WHAT IS BEING ASKED — Give back the entire listing verbatim.

EXCERPTED DATA —
====================
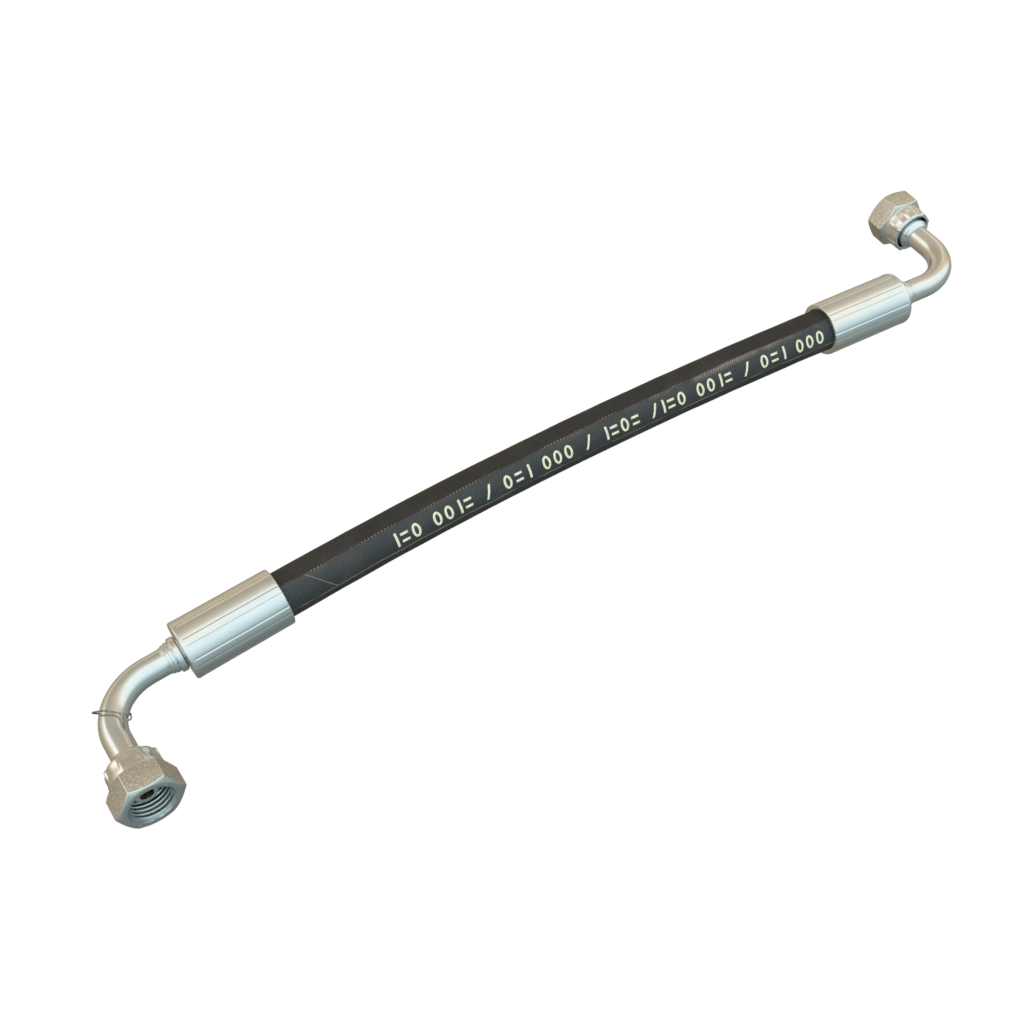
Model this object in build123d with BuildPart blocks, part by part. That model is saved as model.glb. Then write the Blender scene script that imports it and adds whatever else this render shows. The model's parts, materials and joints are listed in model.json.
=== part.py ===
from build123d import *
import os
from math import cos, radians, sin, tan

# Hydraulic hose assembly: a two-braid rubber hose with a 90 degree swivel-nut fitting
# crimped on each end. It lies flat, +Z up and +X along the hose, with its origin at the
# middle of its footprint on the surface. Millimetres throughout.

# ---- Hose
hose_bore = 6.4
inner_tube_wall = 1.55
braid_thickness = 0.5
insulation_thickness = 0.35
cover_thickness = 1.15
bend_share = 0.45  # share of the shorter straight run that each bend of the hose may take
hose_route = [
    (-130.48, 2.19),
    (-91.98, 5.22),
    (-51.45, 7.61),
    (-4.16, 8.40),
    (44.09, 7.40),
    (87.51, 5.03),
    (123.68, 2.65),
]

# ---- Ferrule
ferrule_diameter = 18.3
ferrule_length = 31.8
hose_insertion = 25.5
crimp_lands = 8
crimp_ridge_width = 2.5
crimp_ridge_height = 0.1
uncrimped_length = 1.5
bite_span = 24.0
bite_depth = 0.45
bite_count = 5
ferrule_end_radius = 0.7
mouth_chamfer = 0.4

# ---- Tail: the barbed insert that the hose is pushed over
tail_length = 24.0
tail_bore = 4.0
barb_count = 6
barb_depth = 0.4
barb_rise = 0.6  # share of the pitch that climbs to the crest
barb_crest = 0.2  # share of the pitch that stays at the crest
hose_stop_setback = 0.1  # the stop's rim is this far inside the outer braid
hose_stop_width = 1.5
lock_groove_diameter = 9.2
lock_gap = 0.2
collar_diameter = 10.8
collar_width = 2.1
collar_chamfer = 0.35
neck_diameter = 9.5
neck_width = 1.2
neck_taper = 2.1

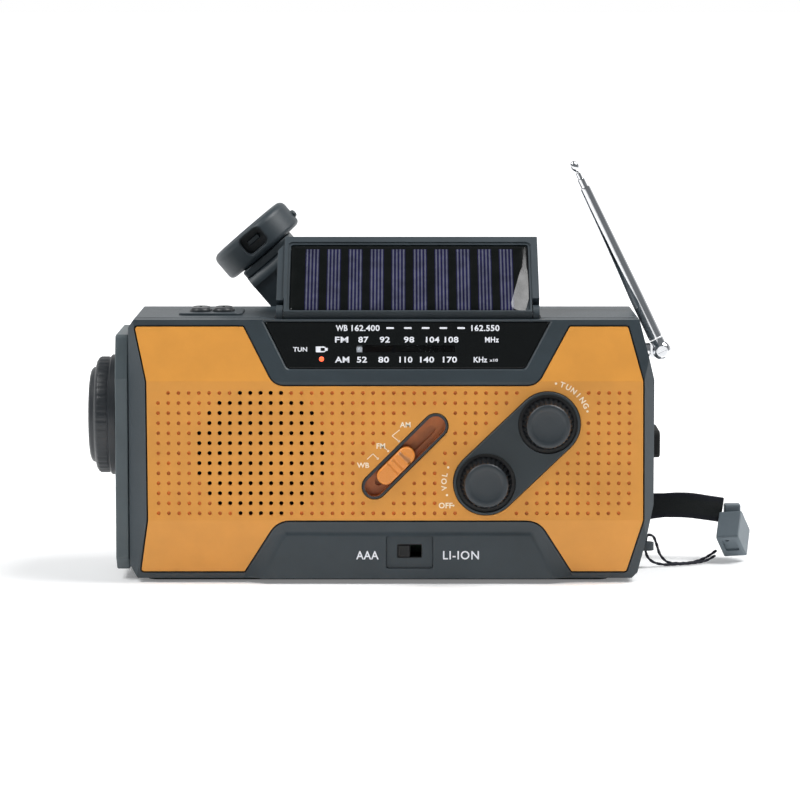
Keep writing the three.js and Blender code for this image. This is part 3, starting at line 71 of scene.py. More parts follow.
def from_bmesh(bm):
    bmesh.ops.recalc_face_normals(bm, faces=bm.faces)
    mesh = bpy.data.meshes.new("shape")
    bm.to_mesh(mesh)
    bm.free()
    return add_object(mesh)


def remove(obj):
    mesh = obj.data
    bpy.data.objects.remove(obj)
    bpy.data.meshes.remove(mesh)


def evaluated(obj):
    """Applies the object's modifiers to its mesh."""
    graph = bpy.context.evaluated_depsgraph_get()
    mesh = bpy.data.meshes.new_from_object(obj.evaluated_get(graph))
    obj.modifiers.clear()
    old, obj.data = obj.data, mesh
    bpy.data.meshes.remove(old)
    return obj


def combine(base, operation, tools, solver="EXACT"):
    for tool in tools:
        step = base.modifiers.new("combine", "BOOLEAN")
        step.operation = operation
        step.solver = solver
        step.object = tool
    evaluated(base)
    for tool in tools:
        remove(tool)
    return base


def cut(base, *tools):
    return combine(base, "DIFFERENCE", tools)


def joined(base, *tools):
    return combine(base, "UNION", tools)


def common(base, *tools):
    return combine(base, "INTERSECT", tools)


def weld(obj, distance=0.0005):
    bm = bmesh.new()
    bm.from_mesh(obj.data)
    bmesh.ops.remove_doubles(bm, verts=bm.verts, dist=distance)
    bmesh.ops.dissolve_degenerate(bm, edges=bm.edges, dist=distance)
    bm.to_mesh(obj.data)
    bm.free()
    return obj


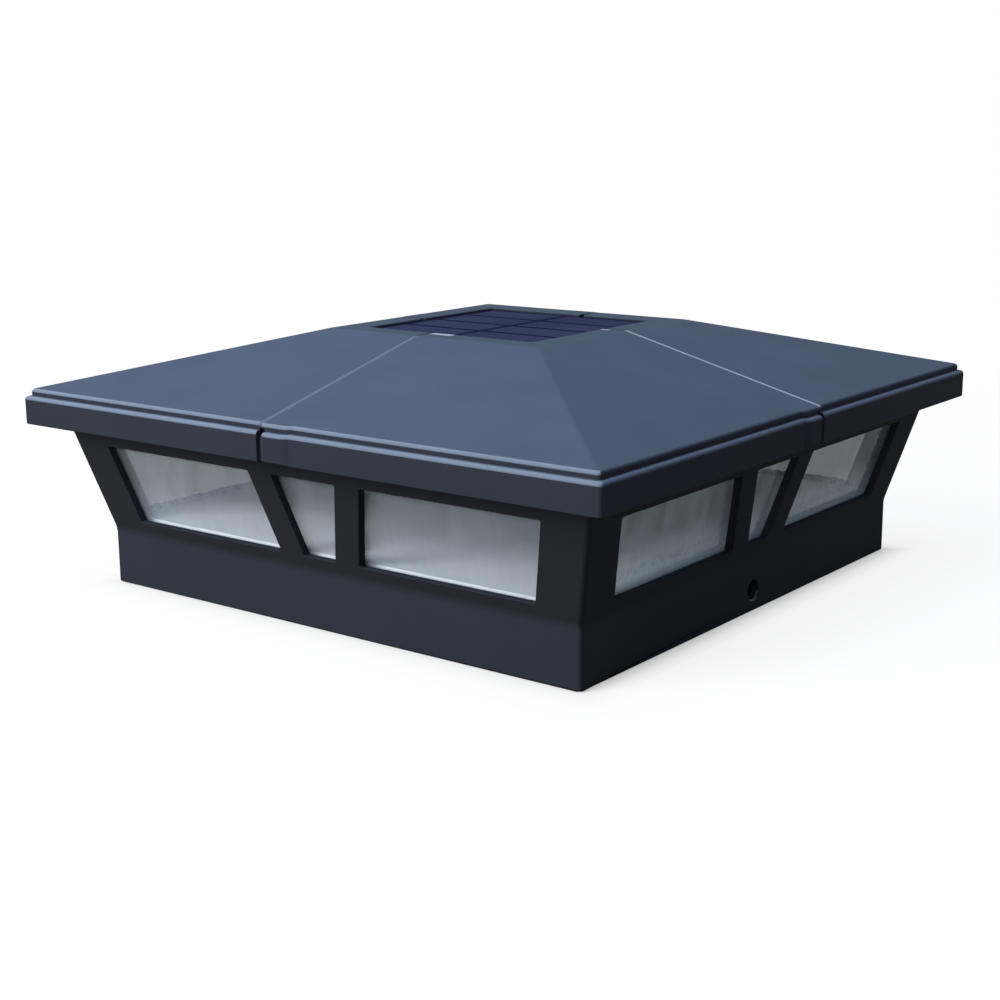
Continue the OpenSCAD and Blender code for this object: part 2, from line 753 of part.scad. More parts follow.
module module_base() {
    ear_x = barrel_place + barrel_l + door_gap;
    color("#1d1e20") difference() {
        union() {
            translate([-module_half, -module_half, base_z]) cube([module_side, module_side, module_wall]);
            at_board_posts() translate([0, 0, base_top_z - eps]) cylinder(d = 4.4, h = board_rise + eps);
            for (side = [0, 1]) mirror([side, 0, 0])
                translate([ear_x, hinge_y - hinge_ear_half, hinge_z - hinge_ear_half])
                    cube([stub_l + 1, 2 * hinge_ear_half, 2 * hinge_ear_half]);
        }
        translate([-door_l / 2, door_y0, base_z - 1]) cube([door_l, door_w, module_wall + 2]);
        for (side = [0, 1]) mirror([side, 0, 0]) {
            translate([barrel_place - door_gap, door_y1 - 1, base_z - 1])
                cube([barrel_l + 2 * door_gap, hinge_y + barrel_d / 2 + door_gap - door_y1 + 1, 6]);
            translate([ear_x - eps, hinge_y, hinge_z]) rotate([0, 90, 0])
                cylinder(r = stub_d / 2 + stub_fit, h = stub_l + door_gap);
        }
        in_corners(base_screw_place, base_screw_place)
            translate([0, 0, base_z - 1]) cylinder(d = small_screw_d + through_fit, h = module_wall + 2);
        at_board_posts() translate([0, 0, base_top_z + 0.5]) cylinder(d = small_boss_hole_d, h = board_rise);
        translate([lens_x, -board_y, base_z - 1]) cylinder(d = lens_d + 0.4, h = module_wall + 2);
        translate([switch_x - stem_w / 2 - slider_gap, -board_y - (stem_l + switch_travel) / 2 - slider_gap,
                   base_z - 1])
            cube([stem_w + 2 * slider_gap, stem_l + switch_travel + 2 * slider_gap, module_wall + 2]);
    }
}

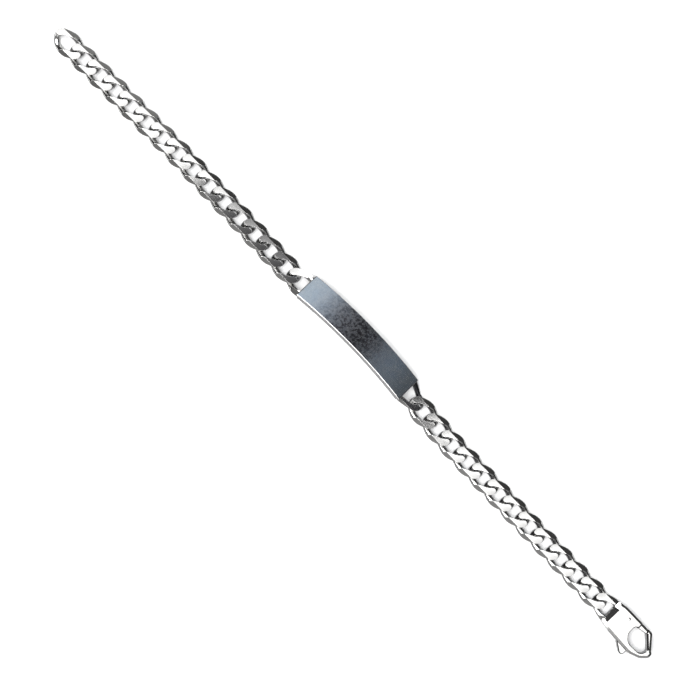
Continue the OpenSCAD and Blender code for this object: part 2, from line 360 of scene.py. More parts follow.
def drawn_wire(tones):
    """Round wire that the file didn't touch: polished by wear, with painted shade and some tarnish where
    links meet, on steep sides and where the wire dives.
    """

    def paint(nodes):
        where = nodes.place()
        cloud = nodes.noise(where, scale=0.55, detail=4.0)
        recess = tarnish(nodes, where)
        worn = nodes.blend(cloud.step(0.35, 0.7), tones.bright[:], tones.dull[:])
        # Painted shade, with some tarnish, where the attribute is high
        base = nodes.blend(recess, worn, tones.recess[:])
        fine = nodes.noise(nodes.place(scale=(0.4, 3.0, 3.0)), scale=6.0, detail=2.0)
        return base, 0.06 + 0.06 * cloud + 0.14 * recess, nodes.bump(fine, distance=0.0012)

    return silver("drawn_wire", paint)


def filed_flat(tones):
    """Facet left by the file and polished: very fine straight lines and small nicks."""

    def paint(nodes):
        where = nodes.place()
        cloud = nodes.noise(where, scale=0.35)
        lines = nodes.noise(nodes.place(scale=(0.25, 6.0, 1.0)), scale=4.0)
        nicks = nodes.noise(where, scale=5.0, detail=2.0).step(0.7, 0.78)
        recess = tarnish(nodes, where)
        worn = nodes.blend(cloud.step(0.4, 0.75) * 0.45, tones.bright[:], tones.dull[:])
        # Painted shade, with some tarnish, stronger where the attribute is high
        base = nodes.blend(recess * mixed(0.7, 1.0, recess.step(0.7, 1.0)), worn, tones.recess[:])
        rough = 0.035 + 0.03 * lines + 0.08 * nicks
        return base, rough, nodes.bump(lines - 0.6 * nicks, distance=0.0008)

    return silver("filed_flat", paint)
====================
SOLUTION FOR THIS TASK —
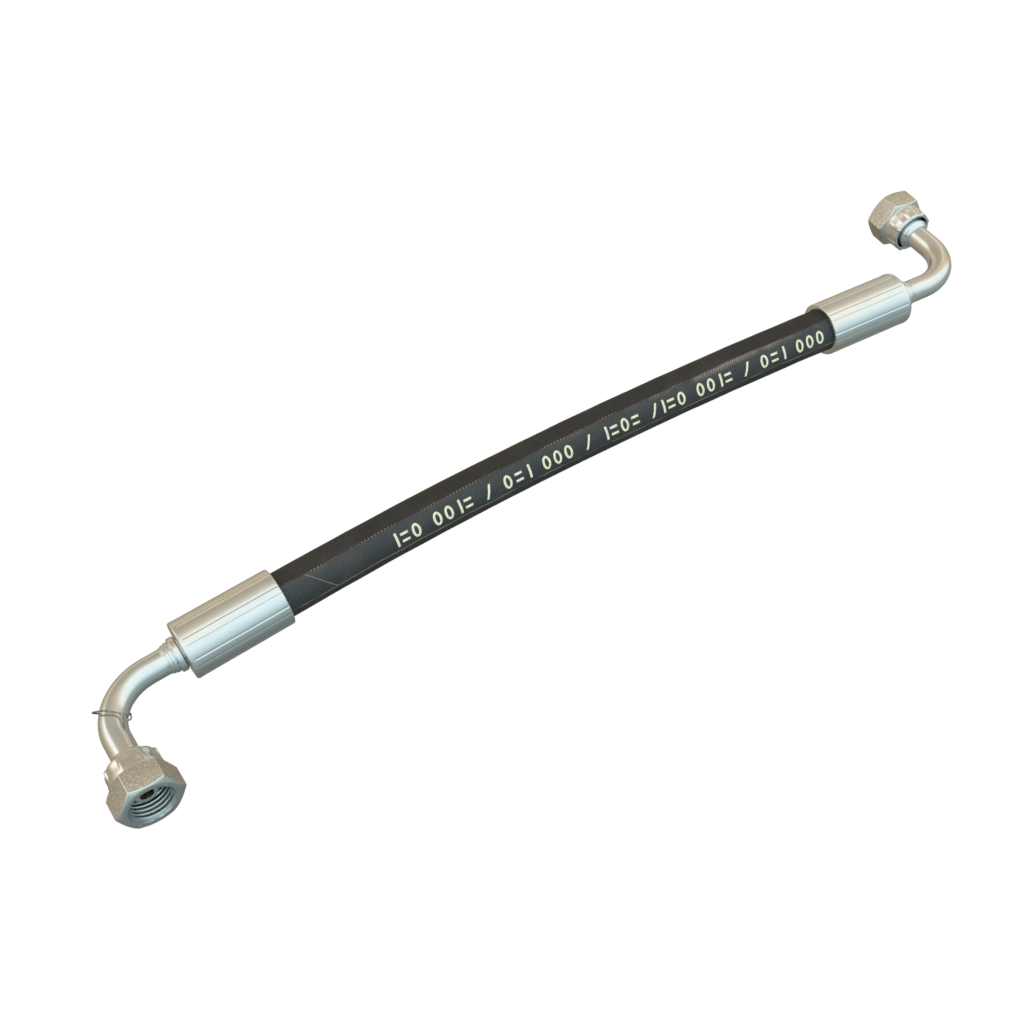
Model this object in build123d with BuildPart blocks, part by part. That model is saved as model.glb. Then write the Blender scene script that imports it and adds whatever else this render shows. The model's parts, materials and joints are listed in model.json.
=== part.py ===
from build123d import *
import os
from math import cos, radians, sin, tan

# Hydraulic hose assembly: a two-braid rubber hose with a 90 degree swivel-nut fitting
# crimped on each end. It lies flat, +Z up and +X along the hose, with its origin at the
# middle of its footprint on the surface. Millimetres throughout.

# ---- Hose
hose_bore = 6.4
inner_tube_wall = 1.55
braid_thickness = 0.5
insulation_thickness = 0.35
cover_thickness = 1.15
bend_share = 0.45  # share of the shorter straight run that each bend of the hose may take
hose_route = [
    (-130.48, 2.19),
    (-91.98, 5.22),
    (-51.45, 7.61),
    (-4.16, 8.40),
    (44.09, 7.40),
    (87.51, 5.03),
    (123.68, 2.65),
]

# ---- Ferrule
ferrule_diameter = 18.3
ferrule_length = 31.8
hose_insertion = 25.5
crimp_lands = 8
crimp_ridge_width = 2.5
crimp_ridge_height = 0.1
uncrimped_length = 1.5
bite_span = 24.0
bite_depth = 0.45
bite_count = 5
ferrule_end_radius = 0.7
mouth_chamfer = 0.4

# ---- Tail: the barbed insert that the hose is pushed over
tail_length = 24.0
tail_bore = 4.0
barb_count = 6
barb_depth = 0.4
barb_rise = 0.6  # share of the pitch that climbs to the crest
barb_crest = 0.2  # share of the pitch that stays at the crest
hose_stop_setback = 0.1  # the stop's rim is this far inside the outer braid
hose_stop_width = 1.5
lock_groove_diameter = 9.2
lock_gap = 0.2
collar_diameter = 10.8
collar_width = 2.1
collar_chamfer = 0.35
neck_diameter = 9.5
neck_width = 1.2
neck_taper = 2.1

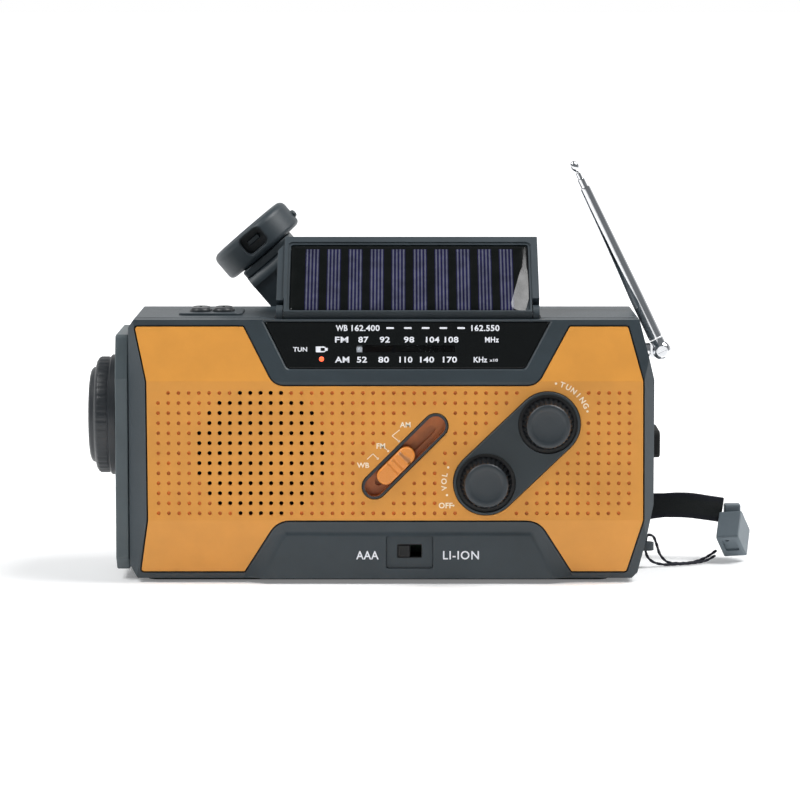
Keep writing the three.js and Blender code for this image. This is part 3, starting at line 71 of scene.py. More parts follow.
def from_bmesh(bm):
    bmesh.ops.recalc_face_normals(bm, faces=bm.faces)
    mesh = bpy.data.meshes.new("shape")
    bm.to_mesh(mesh)
    bm.free()
    return add_object(mesh)


def remove(obj):
    mesh = obj.data
    bpy.data.objects.remove(obj)
    bpy.data.meshes.remove(mesh)


def evaluated(obj):
    """Applies the object's modifiers to its mesh."""
    graph = bpy.context.evaluated_depsgraph_get()
    mesh = bpy.data.meshes.new_from_object(obj.evaluated_get(graph))
    obj.modifiers.clear()
    old, obj.data = obj.data, mesh
    bpy.data.meshes.remove(old)
    return obj


def combine(base, operation, tools, solver="EXACT"):
    for tool in tools:
        step = base.modifiers.new("combine", "BOOLEAN")
        step.operation = operation
        step.solver = solver
        step.object = tool
    evaluated(base)
    for tool in tools:
        remove(tool)
    return base


def cut(base, *tools):
    return combine(base, "DIFFERENCE", tools)


def joined(base, *tools):
    return combine(base, "UNION", tools)


def common(base, *tools):
    return combine(base, "INTERSECT", tools)


def weld(obj, distance=0.0005):
    bm = bmesh.new()
    bm.from_mesh(obj.data)
    bmesh.ops.remove_doubles(bm, verts=bm.verts, dist=distance)
    bmesh.ops.dissolve_degenerate(bm, edges=bm.edges, dist=distance)
    bm.to_mesh(obj.data)
    bm.free()
    return obj


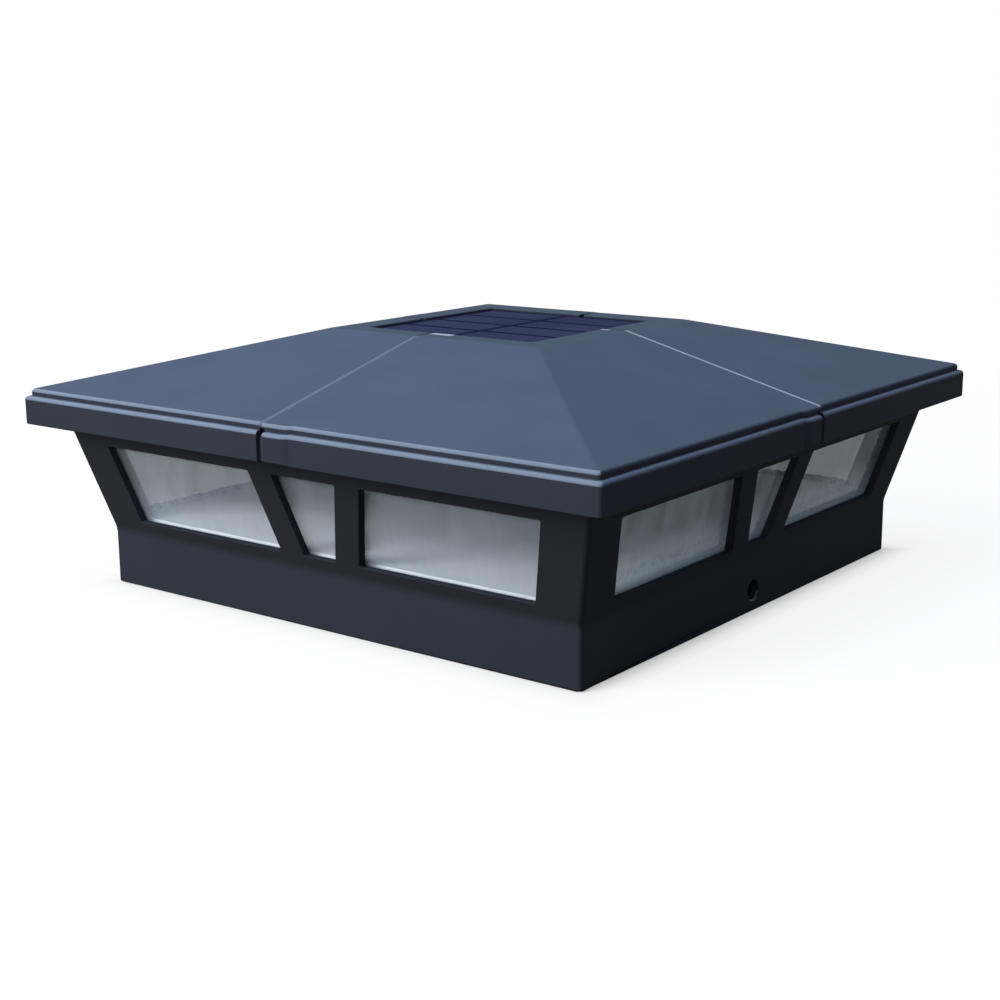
Continue the OpenSCAD and Blender code for this object: part 2, from line 753 of part.scad. More parts follow.
module module_base() {
    ear_x = barrel_place + barrel_l + door_gap;
    color("#1d1e20") difference() {
        union() {
            translate([-module_half, -module_half, base_z]) cube([module_side, module_side, module_wall]);
            at_board_posts() translate([0, 0, base_top_z - eps]) cylinder(d = 4.4, h = board_rise + eps);
            for (side = [0, 1]) mirror([side, 0, 0])
                translate([ear_x, hinge_y - hinge_ear_half, hinge_z - hinge_ear_half])
                    cube([stub_l + 1, 2 * hinge_ear_half, 2 * hinge_ear_half]);
        }
        translate([-door_l / 2, door_y0, base_z - 1]) cube([door_l, door_w, module_wall + 2]);
        for (side = [0, 1]) mirror([side, 0, 0]) {
            translate([barrel_place - door_gap, door_y1 - 1, base_z - 1])
                cube([barrel_l + 2 * door_gap, hinge_y + barrel_d / 2 + door_gap - door_y1 + 1, 6]);
            translate([ear_x - eps, hinge_y, hinge_z]) rotate([0, 90, 0])
                cylinder(r = stub_d / 2 + stub_fit, h = stub_l + door_gap);
        }
        in_corners(base_screw_place, base_screw_place)
            translate([0, 0, base_z - 1]) cylinder(d = small_screw_d + through_fit, h = module_wall + 2);
        at_board_posts() translate([0, 0, base_top_z + 0.5]) cylinder(d = small_boss_hole_d, h = board_rise);
        translate([lens_x, -board_y, base_z - 1]) cylinder(d = lens_d + 0.4, h = module_wall + 2);
        translate([switch_x - stem_w / 2 - slider_gap, -board_y - (stem_l + switch_travel) / 2 - slider_gap,
                   base_z - 1])
            cube([stem_w + 2 * slider_gap, stem_l + switch_travel + 2 * slider_gap, module_wall + 2]);
    }
}

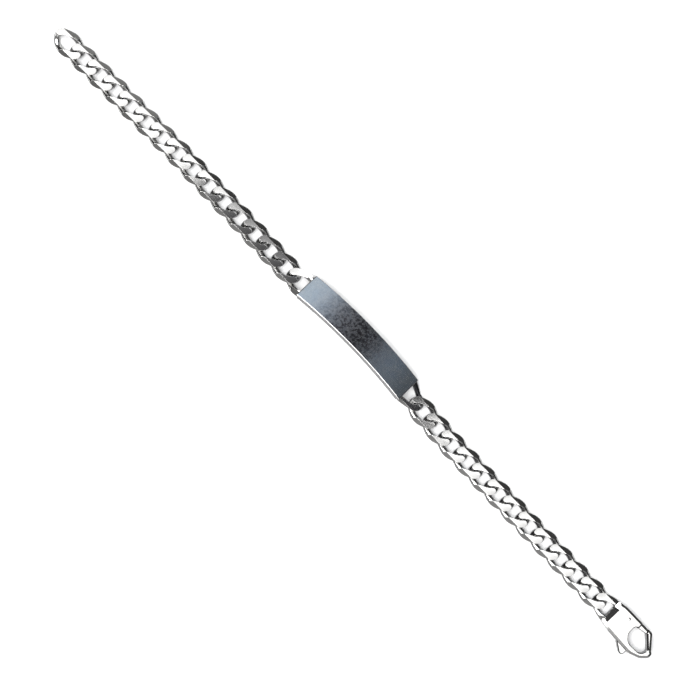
Continue the OpenSCAD and Blender code for this object: part 2, from line 360 of scene.py. More parts follow.
def drawn_wire(tones):
    """Round wire that the file didn't touch: polished by wear, with painted shade and some tarnish where
    links meet, on steep sides and where the wire dives.
    """

    def paint(nodes):
        where = nodes.place()
        cloud = nodes.noise(where, scale=0.55, detail=4.0)
        recess = tarnish(nodes, where)
        worn = nodes.blend(cloud.step(0.35, 0.7), tones.bright[:], tones.dull[:])
        # Painted shade, with some tarnish, where the attribute is high
        base = nodes.blend(recess, worn, tones.recess[:])
        fine = nodes.noise(nodes.place(scale=(0.4, 3.0, 3.0)), scale=6.0, detail=2.0)
        return base, 0.06 + 0.06 * cloud + 0.14 * recess, nodes.bump(fine, distance=0.0012)

    return silver("drawn_wire", paint)


def filed_flat(tones):
    """Facet left by the file and polished: very fine straight lines and small nicks."""

    def paint(nodes):
        where = nodes.place()
        cloud = nodes.noise(where, scale=0.35)
        lines = nodes.noise(nodes.place(scale=(0.25, 6.0, 1.0)), scale=4.0)
        nicks = nodes.noise(where, scale=5.0, detail=2.0).step(0.7, 0.78)
        recess = tarnish(nodes, where)
        worn = nodes.blend(cloud.step(0.4, 0.75) * 0.45, tones.bright[:], tones.dull[:])
        # Painted shade, with some tarnish, stronger where the attribute is high
        base = nodes.blend(recess * mixed(0.7, 1.0, recess.step(0.7, 1.0)), worn, tones.recess[:])
        rough = 0.035 + 0.03 * lines + 0.08 * nicks
        return base, rough, nodes.bump(lines - 0.6 * nicks, distance=0.0008)

    return silver("filed_flat", paint)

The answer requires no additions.